I volunteered for everything. I taught GED classes and
gathered coins for poor kids in mysterious foreign lands. Eventually, I
found Young World Development and started working on the annual Walk
for Development, which YWD claimed launched the "walks" to raise money
of the 70's and 80's. I couldn't walk the distance, but I could staff
the refreshment tables and hand out registration forms. I wore the Walk
shirt under an Army jacket and looked serious whenever a camera lens
scanned the crowd.
In the fall of 1970, a handful of Walk volunteers piled
into a pick-up truck driven by Battle Smith, whom I recall as a gruff,
handsome social worker somehow assigned to help our group. With a
little car driven by another adult behind us, we headed for the
Bootheel, to visit one of the projects that our efforts helped to fund
in Haiti, Missouri.
We stayed on what everyone, even its inhabitants, called
"the Black side of town". As I slid from the dusty bed of Battle's
Ford, my Converse-clad feet sank into inches of gunky mud. I wiggled
free, and lunged out of the mucky street, over to a short span of cinder
blocks, following my companions into our host's home.
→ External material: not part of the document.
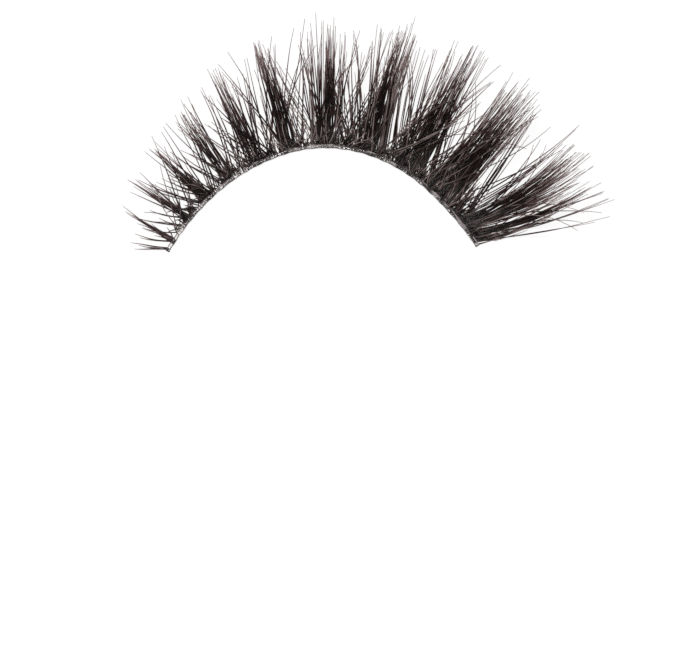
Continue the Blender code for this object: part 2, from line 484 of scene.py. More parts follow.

Small, clean, sparsely furnished: the house had a kitchen
in which stood a small metal table with four neatly spaced chairs. A
two-burner stove, a small round-edged refrigerator, a coffee pot on a
low shelf. We moved through the space to a small living room, where a
couple of wide-eyed children in white T-shirts and shorts sat next to
their thin mother. I looked beyond them through a doorway, glimpsing a
narrow room with two iron beds. I didn't see a bathroom.
The man in whose home we stood introduced his family. He
asked each of us our names, and the children repeated each one, "Hello,
Miss Mary, so nice to meet you"; "Hello, Mr. David, welcome to our
home." After everyone had been greeted, we all went back outside, and
walked through the mud to a bigger house, where we sat down to a meal of
cooked vegetables and ham. The night fell around us. The volunteers
listened as the residents talked with our adult advisers about the
efforts to get the city to pave their streets and bring running water to
their houses.
Later, we drove a ways into the country darkness, and
parked the truck near a small ravine. We sat in the truck bed,
dangling our bare feet over the ridge, throwing rocks as far out as we
could and whispering, unwilling to let our voices disturb the sleeping
critters of the Ozark mountain night. We lay back and beheld the wide
expanse of stars which would have been obscured by the lights of the
city on any night in Saint Louis. No one spoke about the poverty we saw
in the homes of the people who welcomed and fed us.
In the morning we went into town for breakfast but no one
would serve us. We were strangers and we had parked outside with thick
clumps of dirt from the wrong part of town on the wheels of our truck.
We bought donuts and juice from the grocery store and sat on folding
chairs in the office of the local economic development group. We
struggled to regain the enthusiasm which compelled us to come. There
we sat, a huddle of middle class kids with middle class values and no
clue about anything beyond the edges of our middle class world.
The door opened. We saw an older woman, with crinkled dark
skin, and short, grey hair. She wore a pressed white blouse and a long
cotton skirt. She approached us with extended arms and small brown
hands, which she clasped around each of ours. "Thank you so much for
coming," she said, simply, in a firm, clear voice. I felt myself
pulling my back a little straighter. She walked past our group and sat
in the desk chair, clearly at home with the neatly aligned pencils and
the fresh pad of paper. The air around us brightened. She beamed at
us, a broad smile beneath bright eyes. We rose, brushed the sugar from
our T-shirts, and moved toward her, the taint of the waitresses' sneer
falling away with the cheerful, bright sweep of this woman's warm gaze.
A life-time later, as I type these words, I cannot remember
the woman's name. Now the phone rings, and the reality of 2013 pushes
away my reveries. My shoulders have grown stiff from the unfamiliar
angle at which I must bend to type with one-and-a-third hands. The dog
barks and a truck rambles by, and I realize that I have grown old. The
girl who once raised money to better the lives of others and walked the
rain-sogged, unpaved streets of Haiti, can barely remember the dazzling
glory of those southern Missouri stars.